The solution is to create a democratic growth economy, wherein the ownership of productive capital assets would be spread more broadly as the economy grows, without taking anything away from the 1 to 10 percent who now own 50 to 90 percent of the corporate wealth. Instead, the ownership pie would desirably get much bigger and their percentage of the total ownership would decrease, as ownership gets broader and broader, benefiting EVERY citizen, including the traditionally disenfranchised poor and working and middle class. Thus, productive capital income, from full earnings dividend payouts, would be distributed more broadly and the demand for products and services would be distributed more broadly from the earnings of capital and result in the sustentation of consumer demand, which will promote economic growth and more profitable enterprise. That also means that society can profitably employ unused productive capacity and invest in more productive capacity and green technologies to service the demands of a growth economy. As a result, our business corporations would be enabled to operate more efficiency and competitively, while broadening wealth-creating ownership participation, creating new capitalists and “customers with money” to support the products and services being produced.

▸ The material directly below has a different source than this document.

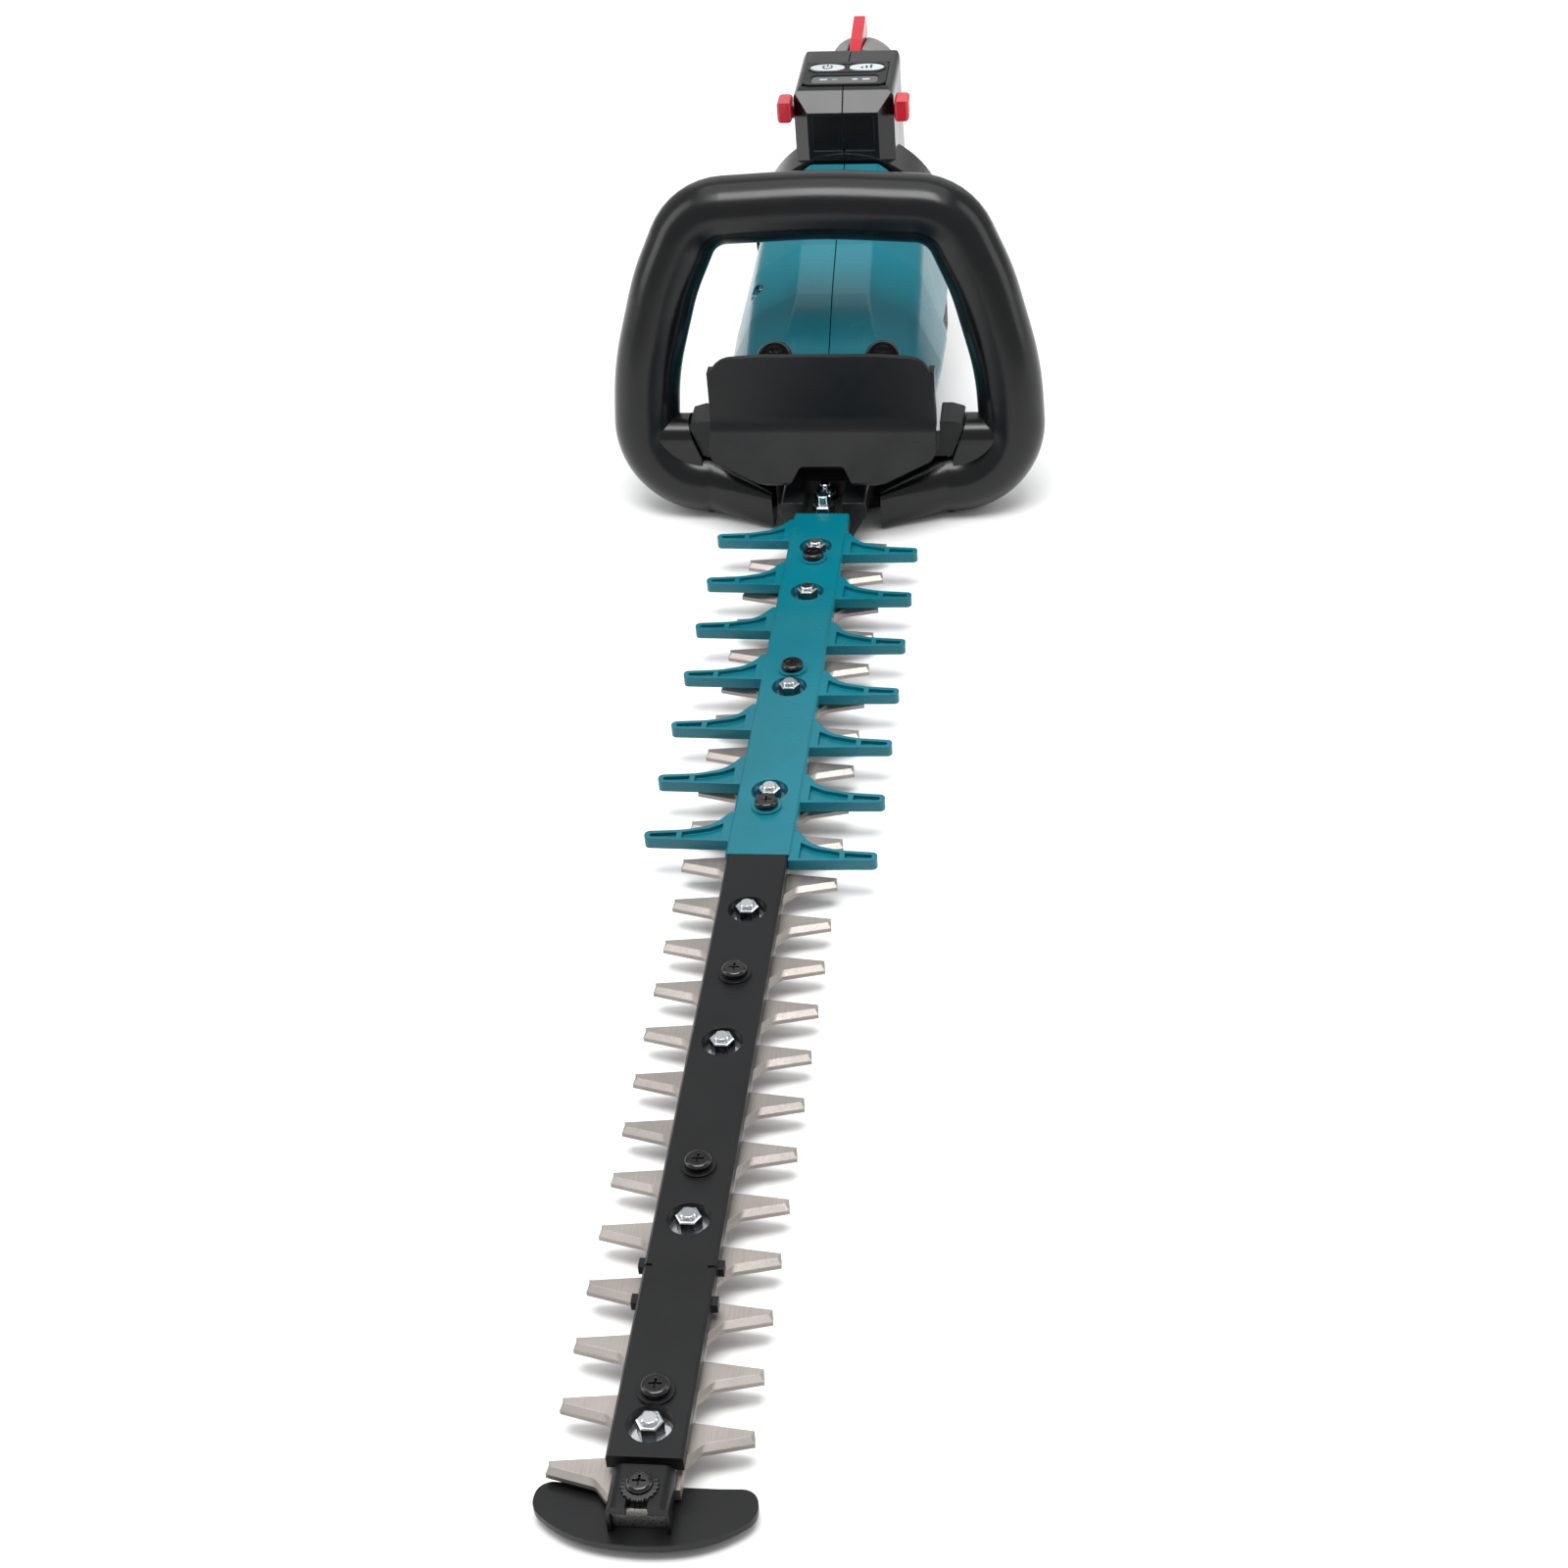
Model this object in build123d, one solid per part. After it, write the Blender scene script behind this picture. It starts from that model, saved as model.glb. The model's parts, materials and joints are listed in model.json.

“Hoggism,” today’s capitalism, is about the ability of greedy rich people to manipulate the lives of people who struggle with declining labor worker earnings and job opportunities, and then accumulate the bulk of the money through monopolized productive capital ownership. Our scientists, engineers, and executive managers who are not owners themselves, except for those in the highest employed positions, are encouraged to work to destroy employment by making the capital “worker” owner more productive. How much employment can be destroyed by substituting machines for people is a measure of their success––always focused on producing at the lowest cost. Only the people who already own productive capital are the beneficiaries of their work, as they systematically concentrate more and more capital ownership in their stationary 1 percent ranks. Yet the 1 percent are not the people who do the overwhelming consuming. The result is the consumer populous is not able to earn the money to buy the products and services produced as a result of substituting machines for people. And yet you can’t have mass production without mass human consumption made possible by “customers with money.” It is the exponential disassociation of production and consumption that is the problem in the United States economy, and the reason that ordinary citizens must gain access to productive capital ownership to improve their economic well-being.